* EXERCISE DATA:

-- begin --

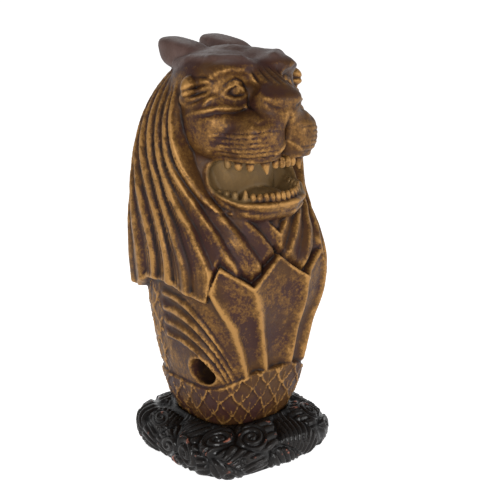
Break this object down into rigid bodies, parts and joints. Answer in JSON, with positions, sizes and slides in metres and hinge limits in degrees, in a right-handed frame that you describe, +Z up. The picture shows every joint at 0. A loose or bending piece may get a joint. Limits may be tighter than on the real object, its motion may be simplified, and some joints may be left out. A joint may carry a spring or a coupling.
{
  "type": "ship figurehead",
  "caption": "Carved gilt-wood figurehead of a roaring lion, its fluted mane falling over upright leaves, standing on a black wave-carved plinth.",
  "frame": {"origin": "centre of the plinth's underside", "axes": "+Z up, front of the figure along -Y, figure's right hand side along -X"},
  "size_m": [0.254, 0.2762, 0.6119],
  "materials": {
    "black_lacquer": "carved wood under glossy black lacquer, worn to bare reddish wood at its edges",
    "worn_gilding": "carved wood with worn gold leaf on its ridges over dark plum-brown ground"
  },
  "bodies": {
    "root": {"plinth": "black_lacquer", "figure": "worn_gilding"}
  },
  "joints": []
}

-- end --
-- begin --

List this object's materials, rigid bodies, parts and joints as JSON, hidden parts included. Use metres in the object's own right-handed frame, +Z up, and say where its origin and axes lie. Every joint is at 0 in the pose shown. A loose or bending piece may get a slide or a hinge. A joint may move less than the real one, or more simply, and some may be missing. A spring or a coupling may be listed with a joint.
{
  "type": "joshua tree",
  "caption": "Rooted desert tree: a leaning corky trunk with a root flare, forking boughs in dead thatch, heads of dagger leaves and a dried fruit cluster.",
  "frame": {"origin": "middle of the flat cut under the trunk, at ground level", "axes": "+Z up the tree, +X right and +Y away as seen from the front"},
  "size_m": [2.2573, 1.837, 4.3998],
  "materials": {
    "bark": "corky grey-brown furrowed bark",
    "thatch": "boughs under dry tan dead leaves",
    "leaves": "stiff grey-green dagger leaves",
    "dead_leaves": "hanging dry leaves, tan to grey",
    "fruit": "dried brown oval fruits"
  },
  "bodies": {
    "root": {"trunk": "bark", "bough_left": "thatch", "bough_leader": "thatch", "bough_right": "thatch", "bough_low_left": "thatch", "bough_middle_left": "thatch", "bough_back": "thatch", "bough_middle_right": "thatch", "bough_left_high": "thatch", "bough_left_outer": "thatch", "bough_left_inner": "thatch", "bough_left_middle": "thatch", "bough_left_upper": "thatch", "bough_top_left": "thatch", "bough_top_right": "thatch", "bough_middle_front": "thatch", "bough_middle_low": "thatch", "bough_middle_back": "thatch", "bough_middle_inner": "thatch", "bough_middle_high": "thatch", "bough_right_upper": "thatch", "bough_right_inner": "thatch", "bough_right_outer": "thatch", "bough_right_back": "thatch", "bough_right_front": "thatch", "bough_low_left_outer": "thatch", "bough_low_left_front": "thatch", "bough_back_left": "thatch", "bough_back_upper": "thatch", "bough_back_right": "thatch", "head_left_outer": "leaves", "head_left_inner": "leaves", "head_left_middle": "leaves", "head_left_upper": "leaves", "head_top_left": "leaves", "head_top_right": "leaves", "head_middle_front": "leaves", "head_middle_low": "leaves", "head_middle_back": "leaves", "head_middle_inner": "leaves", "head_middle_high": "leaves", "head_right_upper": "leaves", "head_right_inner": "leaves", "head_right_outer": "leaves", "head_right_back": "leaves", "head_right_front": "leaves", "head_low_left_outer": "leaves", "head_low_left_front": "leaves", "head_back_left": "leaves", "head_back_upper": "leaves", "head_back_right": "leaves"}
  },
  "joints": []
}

-- end --
-- begin --

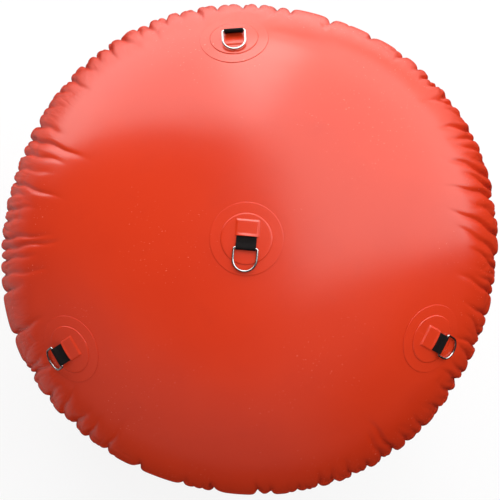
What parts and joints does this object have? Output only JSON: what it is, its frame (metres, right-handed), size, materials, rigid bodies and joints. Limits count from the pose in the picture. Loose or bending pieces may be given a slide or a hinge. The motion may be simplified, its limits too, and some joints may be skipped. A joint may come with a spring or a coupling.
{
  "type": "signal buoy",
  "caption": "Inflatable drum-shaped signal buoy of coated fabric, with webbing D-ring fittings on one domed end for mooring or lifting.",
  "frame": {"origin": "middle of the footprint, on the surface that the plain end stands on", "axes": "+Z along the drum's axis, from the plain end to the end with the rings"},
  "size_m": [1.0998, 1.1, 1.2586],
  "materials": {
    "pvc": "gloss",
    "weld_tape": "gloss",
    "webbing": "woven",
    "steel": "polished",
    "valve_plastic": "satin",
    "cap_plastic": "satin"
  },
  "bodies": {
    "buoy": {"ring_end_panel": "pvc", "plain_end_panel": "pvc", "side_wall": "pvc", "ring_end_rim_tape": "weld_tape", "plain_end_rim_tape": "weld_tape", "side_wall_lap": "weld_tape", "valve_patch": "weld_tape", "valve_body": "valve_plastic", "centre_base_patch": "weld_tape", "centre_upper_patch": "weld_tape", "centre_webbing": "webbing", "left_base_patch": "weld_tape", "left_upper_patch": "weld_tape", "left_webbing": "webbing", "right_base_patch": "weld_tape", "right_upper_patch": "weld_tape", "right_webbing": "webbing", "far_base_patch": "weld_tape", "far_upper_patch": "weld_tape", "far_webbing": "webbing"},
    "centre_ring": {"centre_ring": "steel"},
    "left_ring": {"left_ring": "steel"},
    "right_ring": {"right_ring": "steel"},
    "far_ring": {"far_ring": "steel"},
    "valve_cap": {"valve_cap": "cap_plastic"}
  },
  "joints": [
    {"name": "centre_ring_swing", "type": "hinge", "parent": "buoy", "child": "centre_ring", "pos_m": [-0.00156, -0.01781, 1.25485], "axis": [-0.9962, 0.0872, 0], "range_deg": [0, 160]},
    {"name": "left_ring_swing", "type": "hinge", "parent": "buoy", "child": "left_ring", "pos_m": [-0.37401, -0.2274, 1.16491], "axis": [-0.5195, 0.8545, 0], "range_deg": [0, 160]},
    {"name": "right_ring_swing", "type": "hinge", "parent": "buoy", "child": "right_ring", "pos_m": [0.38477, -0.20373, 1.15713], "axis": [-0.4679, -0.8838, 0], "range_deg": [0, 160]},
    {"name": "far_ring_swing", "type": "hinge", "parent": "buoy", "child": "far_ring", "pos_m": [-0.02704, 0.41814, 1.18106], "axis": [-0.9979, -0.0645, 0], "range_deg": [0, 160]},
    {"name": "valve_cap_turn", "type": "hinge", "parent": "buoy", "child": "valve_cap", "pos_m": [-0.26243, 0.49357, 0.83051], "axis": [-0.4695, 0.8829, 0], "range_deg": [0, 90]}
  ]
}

-- end --

* DIRECTION: Scan the listing above and identify each line holding the string "rigid"; copy every such line.

* RESULT FOR THIS EXERCISE:
Break this object down into rigid bodies, parts and joints. Answer in JSON, with positions, sizes and slides in metres and hinge limits in degrees, in a right-handed frame that you describe, +Z up. The picture shows every joint at 0. A loose or bending piece may get a joint. Limits may be tighter than on the real object, its motion may be simplified, and some joints may be left out. A joint may carry a spring or a coupling.
List this object's materials, rigid bodies, parts and joints as JSON, hidden parts included. Use metres in the object's own right-handed frame, +Z up, and say where its origin and axes lie. Every joint is at 0 in the pose shown. A loose or bending piece may get a slide or a hinge. A joint may move less than the real one, or more simply, and some may be missing. A spring or a coupling may be listed with a joint.
What parts and joints does this object have? Output only JSON: what it is, its frame (metres, right-handed), size, materials, rigid bodies and joints. Limits count from the pose in the picture. Loose or bending pieces may be given a slide or a hinge. The motion may be simplified, its limits too, and some joints may be skipped. A joint may come with a spring or a coupling.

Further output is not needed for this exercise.